Over the past few decades, ships have been granted with increasing levels of automation. The degree of automation has substantially increased since it was introduced in the 1960s and Dynamic Positioning or Autopilot are now widely used in many ships. More recently, autonomy has been introduced initially in the so-called Autonomous (or Unmanned) Surface Vehicles (or Vessels) – USVs/ASVs domain. These vessels, typically small to medium size, have been used for scientific research or military purposes with high levels of autonomy.

More recently, autonomy has been introduced to larger vessels, such as large ships or ferries, giving birth to the area of Maritime Autonomous Surface Ships (MASS). This Research Topic shall address recent advances in the perception and navigation of both small-medium ASVs and larger MASS.

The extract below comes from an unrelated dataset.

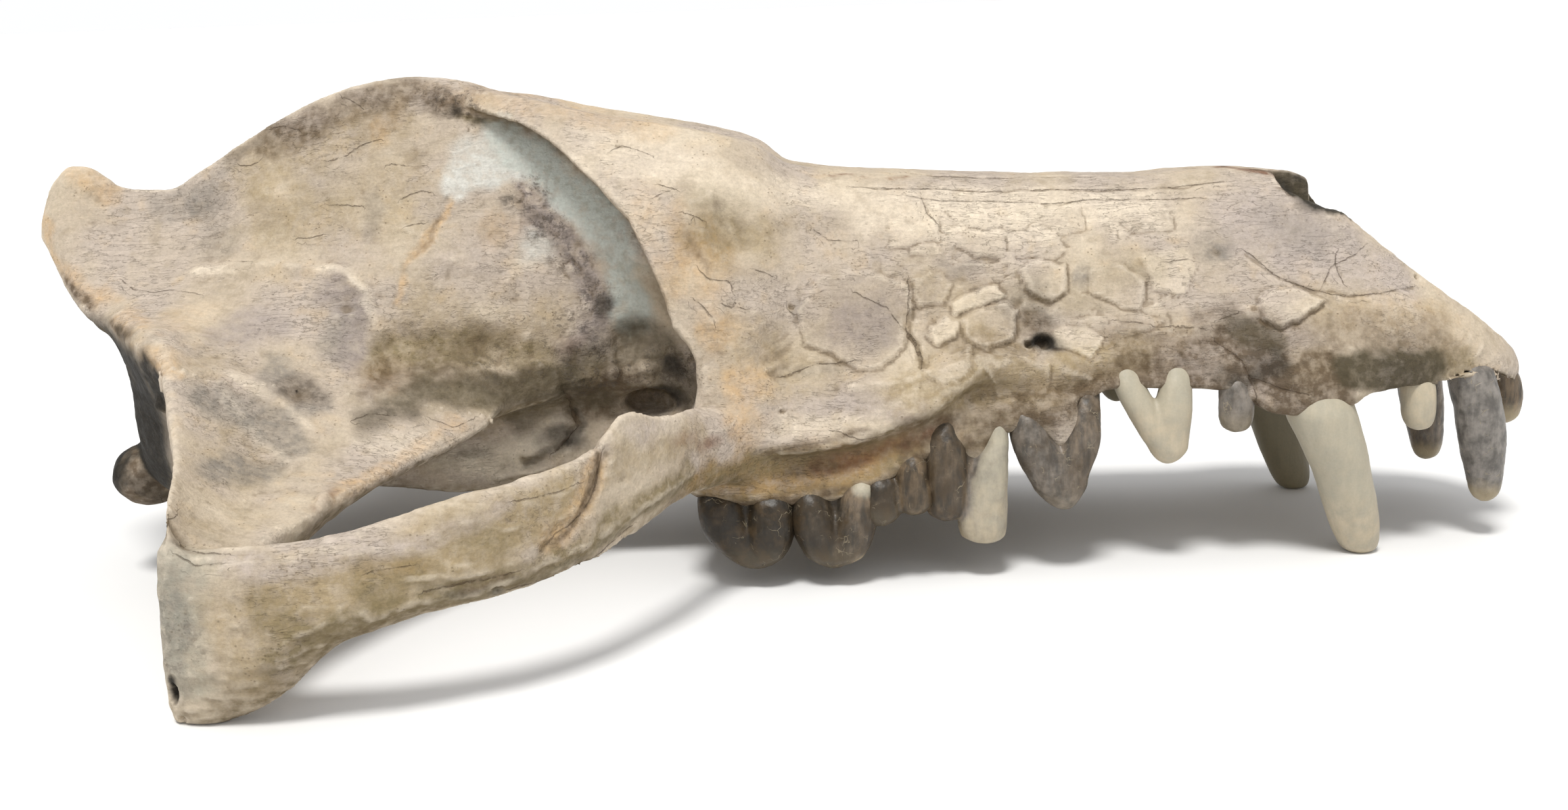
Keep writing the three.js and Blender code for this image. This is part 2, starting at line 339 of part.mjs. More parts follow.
function mesh(name, s, look) {
  const m = s.subtract(tableCut).getMesh();
  const g = new THREE.BufferGeometry();
  const p = new Float32Array(m.numVert * 3);
  for (let i = 0; i < m.numVert; i++) p.set(m.vertProperties.subarray(i * m.numProp, i * m.numProp + 3), i * 3);
  g.setAttribute("position", new THREE.BufferAttribute(p, 3));
  g.setIndex(new THREE.BufferAttribute(new Uint32Array(m.triVerts), 1));
  g.computeVertexNormals();
  const made = new THREE.Mesh(g, new THREE.MeshStandardMaterial(look));
  made.name = name;
  pitched.add(made);
}
mesh("braincase", casePiece, BONE);
mesh("face", facePiece, BONE);
mesh("cheek_arch_right", archRight, BONE);
mesh("cheek_arch_left", flipped(archRight), BONE);
mesh("canine_right", canine, ENAMEL);
mesh("canine_left", flipped(canine), ENAMEL);

export default skull;
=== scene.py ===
"""Fossil skull of a giant long-snouted hoofed predator: looks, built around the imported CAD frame.

Everything is shaped in the skull's own frame, in millimetres (+X to the snout, +Y to the animal's
left, +Z up), and then pitched and lifted as it rests. The bone is one field of distances on a grid,
blended from lofts through the skull's named long lines, cut for orbit, nostril and foramina,
meshed, given its relief, thinned, and parted into the same pieces as the CAD model.
"""
import math

import bpy
import numpy as np
from mathutils import Matrix, Vector
from mathutils.geometry import tessellate_polygon


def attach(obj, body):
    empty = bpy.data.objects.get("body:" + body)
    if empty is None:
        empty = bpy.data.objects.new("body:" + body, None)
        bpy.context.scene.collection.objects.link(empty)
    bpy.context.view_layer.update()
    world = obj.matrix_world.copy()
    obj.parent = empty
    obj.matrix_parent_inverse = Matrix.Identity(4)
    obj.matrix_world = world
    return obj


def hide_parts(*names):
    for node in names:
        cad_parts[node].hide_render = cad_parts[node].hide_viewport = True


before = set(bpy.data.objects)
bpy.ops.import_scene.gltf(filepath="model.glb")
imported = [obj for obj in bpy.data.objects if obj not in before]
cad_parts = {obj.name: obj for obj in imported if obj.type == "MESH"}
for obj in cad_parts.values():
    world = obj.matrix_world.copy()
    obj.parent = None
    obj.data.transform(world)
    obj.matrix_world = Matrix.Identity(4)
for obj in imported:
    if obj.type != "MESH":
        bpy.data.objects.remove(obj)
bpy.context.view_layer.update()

REST_PITCH = math.radians(1.87)
REST_LIFT = 79.8
REST_SHIFT = -1.2
STEP = 1.6  # grid step of the bone, mm
TOOTH_STEP = 1.0
BONE_TRIANGLES = 195000  # most per piece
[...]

The goal of this Research Topic is to shed light on the state of the art of ASVs and MASS bringing together the two research communities. While some of the issues facing the operation of small research ASVs and large commercial MASS are different, most of the current research tackles the same perception and navigation issues. For instance, remote control from a shore-based center for a large MASS engaged on an intercontinental voyage requires higher communication capabilities and may be more complex than a small-scale deployment for a short-term scientific mission. However, according to the Convention on the International Regulations to Prevent Collisions at Sea (COLREGs), the same intrinsic issues remain such as multi-modal sensing, sensor fusion, situational awareness, obstacle detection and avoidance or navigation.

Recent advances in situational awareness and autonomous decision-making based on sensor fusion and the use of machine learning will be in focus in this Research Topic. Similarly, validation and verification methods to assess COLREGs-compliant navigation by using digital twins and simulation tools are within the topics that need more research attention. These issues (and related ones as below) will be addressed in this Research Topic.

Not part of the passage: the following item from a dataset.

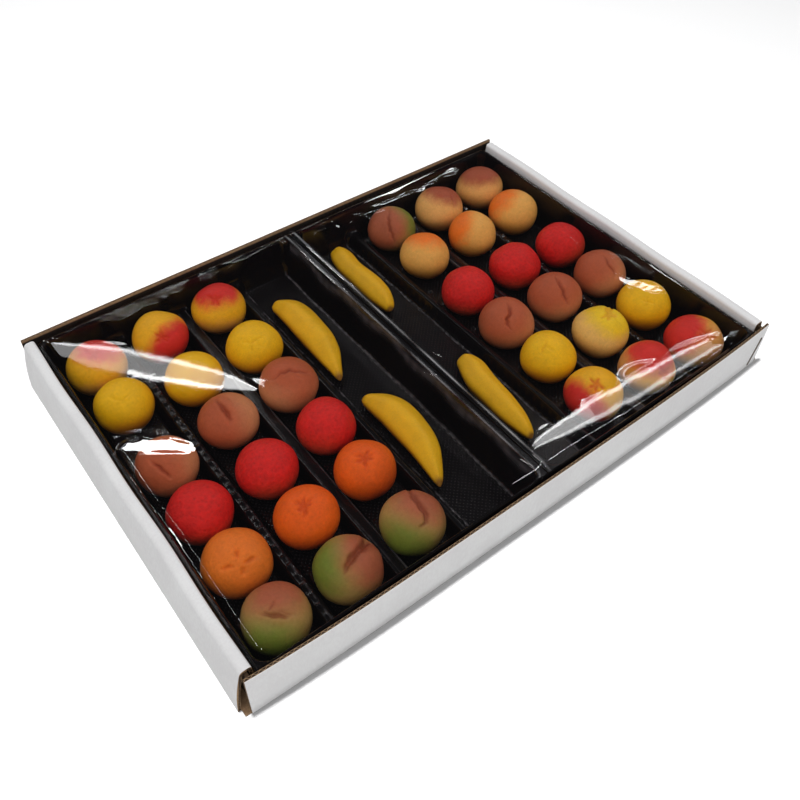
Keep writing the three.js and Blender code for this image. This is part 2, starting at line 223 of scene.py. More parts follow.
class Nodes:
    """A node tree that is filled one node at a time."""

    def __init__(self, tree):
        self.tree = tree

    def feed(self, socket, value):
        """Joins an input socket to another node's output, or sets it to a constant."""
        if isinstance(value, bpy.types.NodeSocket):
            self.tree.links.new(value, socket)
        else:
            socket.default_value = value

    def put(self, kind, *inputs, **settings):
        """Adds a node. Inputs go in order, None leaves one as it is, and a dictionary sets them by name."""
        node = self.tree.nodes.new("ShaderNode" + kind)
        for key, value in settings.items():
            setattr(node, key, value)
        named = inputs[0] if inputs and isinstance(inputs[0], dict) else dict(enumerate(inputs))
        for key, value in named.items():
            if value is not None:
                self.feed(node.inputs[key], value)
        return node

    def math(self, operation, *inputs, **settings):
        return self.put("Math", *inputs, operation=operation, **settings).outputs[0]

    def vector(self, operation, *inputs):
        node = self.put("VectorMath", *inputs, operation=operation)
        return node.outputs["Value" if operation in ("DOT_PRODUCT", "LENGTH", "DISTANCE") else "Vector"]

    def blend(self, share, first, second):
        """first where share is 0 and second where it is 1."""
        node = self.put("Mix", data_type="RGBA")
        for number, value in ((0, share), (6, first), (7, second)):
            self.feed(node.inputs[number], value)
        return node.outputs[2]

    def ramp(self, value, low, high):
        """0 below low, 1 above high, smooth between."""
        settings = {"interpolation_type": "SMOOTHSTEP"}
        return self.put("MapRange", {"Value": value, "From Min": low, "From Max": high}, **settings).outputs[0]

    def noise(self, place, scale, detail=3.0, rough=0.5):
        return self.put("TexNoise", {"Vector": place, "Scale": scale, "Detail": detail, "Roughness": rough}).outputs[0]

    def attribute(self, name, output="Vector"):
        return self.put("Attribute", attribute_name=name).outputs[output]

    def group(self, tree, **inputs):
        node = self.tree.nodes.new("ShaderNodeGroup")
        node.node_tree = tree
        for key, value in inputs.items():
            self.feed(node.inputs[key.replace("_", " ")], value)
        return node.outputs

    def bump(self, height, distance, strength=1.0):
        return self.put("Bump", {"Strength": strength, "Distance": distance, "Height": height}).outputs[0]


def new_group(name, inputs, outputs):
    """An empty node group, its nodes, its inputs as outputs of a node, and the function that fills its outputs."""
    tree = bpy.data.node_groups.new(name, "ShaderNodeTree")
    kinds = {"value": "NodeSocketFloat", "vector": "NodeSocketVector", "colour": "NodeSocketColor"}
    for key, (kind, default) in inputs.items():
        socket = tree.interface.new_socket(key, in_out="INPUT", socket_type=kinds[kind])
        if default is not None:
            socket.default_value = default
    for key, kind in outputs.items():
        tree.interface.new_socket(key, in_out="OUTPUT", socket_type=kinds[kind])
    given = tree.nodes.new("NodeGroupInput").outputs
    result = tree.nodes.new("NodeGroupOutput")

    def fill(**sockets):
        for key, value in sockets.items():
            tree.links.new(value, result.inputs[key.replace("_", " ")])

    return tree, Nodes(tree), given, fill


def new_finish(name):
    """An empty material, its nodes and its Principled shader, already joined to the output."""
    material = bpy.data.materials.new(name)
    material.use_nodes = True
    material.node_tree.nodes.clear()
    nodes = Nodes(material.node_tree)
    shader = nodes.put("BsdfPrincipled")
    nodes.put("OutputMaterial", shader.outputs[0])
    return material, nodes, shader


def dress(nodes, shader, **sockets):
    """Sets or joins the shader's sockets by name."""
    for key, value in sockets.items():
        nodes.feed(shader.inputs[key.replace("_", " ")], value)


def marzipan_grain():
    """Fine sugar grain and slow unevenness. Grain is a height from 0 to 1, Patches a slow mask for the colour."""
    tree, nodes, given, fill = new_group(
        "marzipan_grain",
        {"Place": ("vector", None), "Roughening": ("value", 1.0)},
        {"Grain": "value", "Patches": "value"},
    )
    fine = nodes.noise(given["Place"], 900.0, 4.0, 0.7)
    pits = nodes.put("TexVoronoi", {"Vector": given["Place"], "Scale": 560.0}, feature="SMOOTH_F1").outputs["Distance"]
    rough = nodes.math("MULTIPLY", pits, given["Roughening"])
    fill(Grain=nodes.math("ADD", fine, rough), Patches=nodes.noise(given["Place"], 150.0, 4.0, 0.6))
    return tree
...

This Research Topic explores themes including, but not limited to:

• Navigation, Guidance and Control for ASVs/MASS
• Obstacle detection and collision avoidance
• Autonomous navigation systems
• Situational awareness for ASVs/MASS
• Multi-modal sensing techniques and sensor fusion
• COLREGs-compliant navigation
• Collision avoidance decision-making
• Perception-based autonomous decision-making
• Modelling and simulation of ASVs/MASS navigation
• Digital twin simulation-based for testing of navigation algorithms
• Validation and verification of AI technologies in safety-critical functions (navigation and perception)
• Techniques and methods to enable safe interactions between conventional and automated ships
• Multi-vehicle systems

Details of the requirements and article types accepted to this Research Topic can be found here: https://www.frontiersin.org/journals/robotics-and-ai#article-types

Keywords: Autonomous surface vehicles, maritime autonomous surface ships, situational awareness, navigation, autonomous decision-making


Important Note: All contributions to this Research Topic must be within the scope of the section and journal to which they are submitted, as defined in their mission statements. Frontiers reserves the right to guide an out-of-scope manuscript to a more suitable section or journal at any stage of peer review.